I did not just drag and drop.
I did not just haul a burden so heavy
that my hands, arms, and shoulders
gave way
and I had to let it go.

Neither did I just browse.
I did not get on my hands and knees
and join the gentle cows
to slowly sample
whatever the open field had to offer.

Instead, I sat here at my desk
manipulating a mouse
which is not, in fact, a mouse
and I searched
for something on the web
that is not, in fact, a web.

And isn't this how we move forward:

with horsepower for jet engines
and candlepower for light bulbs
we take what we understand from one era
to describe
what we don't
in the next.


"Progress" by Julie Cadwallader Staub from Wing Over Wing. Paraclete Press, © 2019. Used by permission of Paraclete Press in Brewster, Massachusetts. (buy now)


Today is St. Nicholas Day, which is celebrated in Germany and other European countries, as well as many American cities with German roots. On the evening of December 5th, children polish their shoes, then put the shoes outside the house in front of the door. During the night, St. Nicholas fills the shoes with small presents like sweets, oranges, and nuts. And this morning, December 6th, children rush outside to see what Nicholas has left them.


The Washington Monument was finally completed on this date in 1884. Begun in 1848, construction was halted in 1856 due to financial constraints and concerns about the nation's stability. For 20 years, the monument stood in its unfinished state, until the Army Corps of Engineers took up the project in 1876. Mark Twain described the unfinished monument, saying it had "the aspect of a factory chimney with the top broken off [...] you can see cow-sheds about its base, and the contented sheep nibbling pebbles in the desert solitudes that surround it, and the tired pigs dozing in the holy calm of its protecting shadow."

The monument is made of white marble, granite, and bluestone gneiss. At just over 555 feet, it was the tallest building in the world at that time, a position it held for five years until the Eiffel Tower surpassed it in 1889. It's still the world's tallest structure built completely of stone, and it's also the world's tallest true obelisk. If you look closely, you can see a slight color change about 150 feet up, around the time that construction stopped.


It's the birthday of poet (Alfred) Joyce Kilmer (books by this author), born in New Brunswick, New Jersey (1886). He wrote the famous poem "Trees," which begins, "I think that I shall never see / A poem lovely as a tree" and ends with the lines, "Poems are made by fools like me, / But only God can make a tree."

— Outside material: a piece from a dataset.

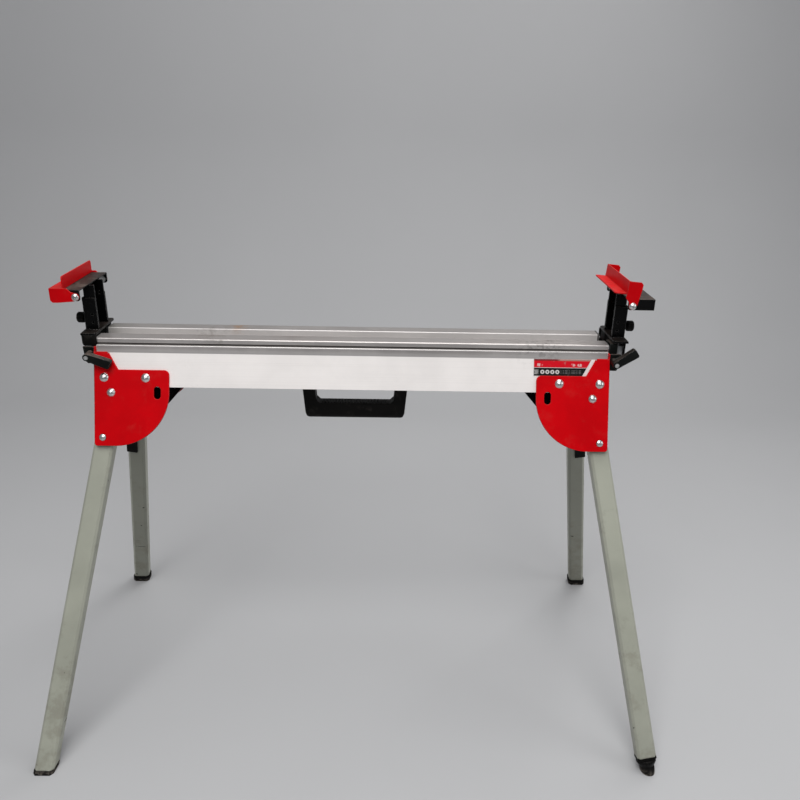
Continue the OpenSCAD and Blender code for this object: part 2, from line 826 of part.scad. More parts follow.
module stop_bolts(sx) {
    half = table_len / 2;
    grip = 2 * sheet_t + 2 * gap;
    color("silver") on_arm(sx) for (m = [0, 1]) mirror([0, m, 0])
        translate([stop_x, half + gap + sheet_t + gap, stop_z]) rotate([-90, 0, 0]) {
            difference() {
                dome(7, 4);
                translate([0, 0, 1.4]) cylinder(r = 2.9, h = 4, $fn = 6);
            }
            translate([0, 0, -grip - 6]) cylinder(r = 4, h = grip + 6);
            translate([0, 0, -grip - 5]) cylinder(r = 6.5, h = 5, $fn = 6);
        }
}

// Sheet metal stop that flips about the table's outer bolts
module flip_stop(sx, turn) {
    half = table_len / 2;
    y0 = half + gap;
    y1 = y0 + sheet_t;
    z0 = table_z - stop_z + 0.4;
    z1 = z0 + sheet_t;
    color("crimson") on_arm(sx) translate([stop_x, 0, stop_z]) rotate([0, -turn, 0]) {
        for (m = [0, 1]) mirror([0, m, 0]) along_y(y0, y1) difference() {
            union() {
                circle(r = 7.2);
                polygon([[0, 7.2], [7, 9], [14, z1], [stop_reach, z1], [stop_reach, -7],
                    [stop_reach - 4, -11], [stop_reach - 12, -11], [7, -8.6], [0, -7.2]]);
            }
            circle(r = 4 + fit);
        }
        span([stop_in, -y1, z0], [stop_reach, y1, z1]);
        along_x(stop_in, stop_in + sheet_t) difference() {
            translate([-half + 1, z0]) square([table_len - 2, stop_h]);
            translate([half - 1, z0 + stop_h]) corner_cut(4, 0);
            translate([1 - half, z0 + stop_h]) corner_cut(4, 1);
        }
    }
}

module height_knob(sx) {
    lobes = 10;
    r = 10.5;
    neck = 8;
    x = post_x1 + gap;
    color("black") on_arm(sx) {
        translate([post_x1 - post_t - post_t - 4, 0, knob_z]) rotate([0, 90, 0])
            cylinder(r = 3, h = 2 * post_t + 4 + gap);
        translate([x, 0, knob_z]) rotate([0, 90, 0]) difference() {
            rotate_extrude() polygon([[0, 0], [r - 4, 0], [r - 4, neck], [r, neck + 2],
                [r, neck + 12], [r - 1.5, neck + 14], [0, neck + 14]]);
            for (i = [0:lobes - 1]) rotate(360 / lobes * i) translate([r + 1.2, 0, neck + 1.5])
                cylinder(r = 2.4, h = 14, $fn = 20);
        }
    }
}

beam();
side_plate(-1, -1);  // plate_front_left
side_plate(1, -1);  // plate_front_right
side_plate(-1, 1);  // plate_rear_left
side_plate(1, 1);  // plate_rear_right
inner_bracket(-1);  // inner_bracket_left
inner_bracket(1);  // inner_bracket_right
plate_rivets();
pivot_bolts();
pivot_nuts();
body_screws();
carry_handle();
color("black") mirror([1, 0, 0]) clamp_housing(1);  // clamp_housing_left
color("black") clamp_housing(-1);  // clamp_housing_right
clamp_pads();
leg(-1, -1);  // leg_front_left
leg(1, -1);  // leg_front_right
leg(-1, 1);  // leg_rear_left
leg(1, 1);  // leg_rear_right
rubbers(-1, -1);  // rubbers_front_left
rubbers(1, -1);  // rubbers_front_right
rubbers(-1, 1);  // rubbers_rear_left
rubbers(1, 1);  // rubbers_rear_right
lock_spring(-1, -1);  // lock_spring_front_left
lock_spring(1, -1);  // lock_spring_front_right
lock_spring(-1, 1);  // lock_spring_rear_left
lock_spring(1, 1);  // lock_spring_rear_right
lock_plunger(-1, -1);  // lock_plunger_front_left
lock_plunger(1, -1);  // lock_plunger_front_right
lock_plunger(-1, 1);  // lock_plunger_rear_left
lock_plunger(1, 1);  // lock_plunger_rear_right
release_button(-1, -1);  // release_button_front_left
release_button(1, -1);  // release_button_front_right
release_button(-1, 1);  // release_button_rear_left
release_button(1, 1);  // release_button_rear_right
level_plug();
level_collar();
level_pad();
clamp_lever(-1, 0);  // clamp_lever_left
clamp_lever(1, lever_swing);  // clamp_lever_right
clamp_shaft(-1, 0);  // clamp_shaft_left
clamp_shaft(1, lever_swing);  // clamp_shaft_right
arm_bar(-1);  // arm_bar_left
arm_bar(1);  // arm_bar_right
arm_bracket(-1);  // arm_bracket_left
arm_bracket(1);  // arm_bracket_right
arm_block(-1);  // arm_block_left
arm_block(1);  // arm_block_right
mast(-1);  // mast_left
mast(1);  // mast_right
table(-1);  // table_left
table(1);  // table_right
stop_bolts(-1);  // stop_bolts_left
stop_bolts(1);  // stop_bolts_right
height_knob(-1);  // height_knob_left
height_knob(1);  // height_knob_right
flip_stop(-1, 0);  // flip_stop_left
flip_stop(1, right_stop);  // flip_stop_right
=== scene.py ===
"""Looks of a folding miter saw stand, laid out as an add-on and run as a script."""

import json
import math

import bpy
from mathutils import Matrix, Vector

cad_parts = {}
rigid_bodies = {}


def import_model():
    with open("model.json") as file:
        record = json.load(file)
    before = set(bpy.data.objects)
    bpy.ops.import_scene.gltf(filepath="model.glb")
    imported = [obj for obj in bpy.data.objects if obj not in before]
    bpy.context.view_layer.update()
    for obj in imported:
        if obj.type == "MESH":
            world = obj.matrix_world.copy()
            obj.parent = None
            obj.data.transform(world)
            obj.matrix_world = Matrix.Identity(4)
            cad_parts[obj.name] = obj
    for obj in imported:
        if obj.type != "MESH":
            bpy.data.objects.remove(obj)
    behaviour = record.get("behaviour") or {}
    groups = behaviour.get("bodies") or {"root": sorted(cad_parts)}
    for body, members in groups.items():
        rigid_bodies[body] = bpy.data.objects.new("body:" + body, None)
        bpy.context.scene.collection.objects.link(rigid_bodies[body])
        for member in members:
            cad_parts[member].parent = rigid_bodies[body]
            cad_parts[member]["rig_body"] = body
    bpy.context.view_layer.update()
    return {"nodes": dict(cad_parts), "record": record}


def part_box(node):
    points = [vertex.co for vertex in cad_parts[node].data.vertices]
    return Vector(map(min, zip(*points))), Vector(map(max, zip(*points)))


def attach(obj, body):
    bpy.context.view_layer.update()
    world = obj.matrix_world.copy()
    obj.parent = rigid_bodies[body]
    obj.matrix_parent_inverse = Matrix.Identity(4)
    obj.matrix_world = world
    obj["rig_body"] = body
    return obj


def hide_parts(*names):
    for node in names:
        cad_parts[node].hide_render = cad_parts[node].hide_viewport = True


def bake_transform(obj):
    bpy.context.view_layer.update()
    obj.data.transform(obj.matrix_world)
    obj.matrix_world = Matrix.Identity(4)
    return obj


bl_info = {
    "name": "Miter Saw Stand",
    "version": (1, 0, 0),
    "blender": (4, 5, 0),
    "location": "View3D > Sidebar > Saw Stand",
    "description": "Finishes, fittings and studio for a folding miter saw stand",
    "category": "Object",
}

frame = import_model()

MM = 0.001
SIDES = ("front", "rear")
ENDS = ("left", "right")
CORNERS = [side + "_" + end for end in ENDS for side in SIDES]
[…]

Today is the birthday of photographer Alfred Eisenstaedt, born in Tczew, Poland (1898). He was able to sneak around and get great candid shots, because he was only about five feet tall. He's the photographer of that iconic shot of the sailor forcibly kissing a woman in a white dress at the V-J Day celebration in Times Square.


It's the birthday of author Eve Curie (books by this author), daughter of Marie and Pierre Curie, born in Paris (1904). Unlike her older sister, Irène, Eve didn't follow in their mother's scientific footsteps. She was a concert pianist and music critic, and — as she later said with good humor — she was the only member of her family who never received a Nobel Prize.

Curie's father died when she was just two years old, and she didn't see much of her mother, who threw herself into her work after Pierre's death. Eve and Marie Curie became close when Eve was a teenager, and Eve nursed her mother through her terminal battle with leukemia. In 1937, she published a biography of her mother, Madame Curie. It won the National Book Award, became a best-seller, and was made into a film starring Greer Garson. It also became a source of inspiration for generations of girls who were interested in science.


Calvin Coolidge gave the first presidential address that was broadcast on the radio on this date in 1923. He was delivering his State of the Union address to a joint session of Congress. On December 5, The New York Times announced, "The voice of President Coolidge, addressing Congress tomorrow, will be carried over a greater portion of the United States and will be heard by more people than the voice of any man in history." Coolidge, whose nickname was "Silent Cal," was taciturn, even reclusive, but his words were carried loud and clear — so clear, in fact, that listeners could hear the rustling of his papers.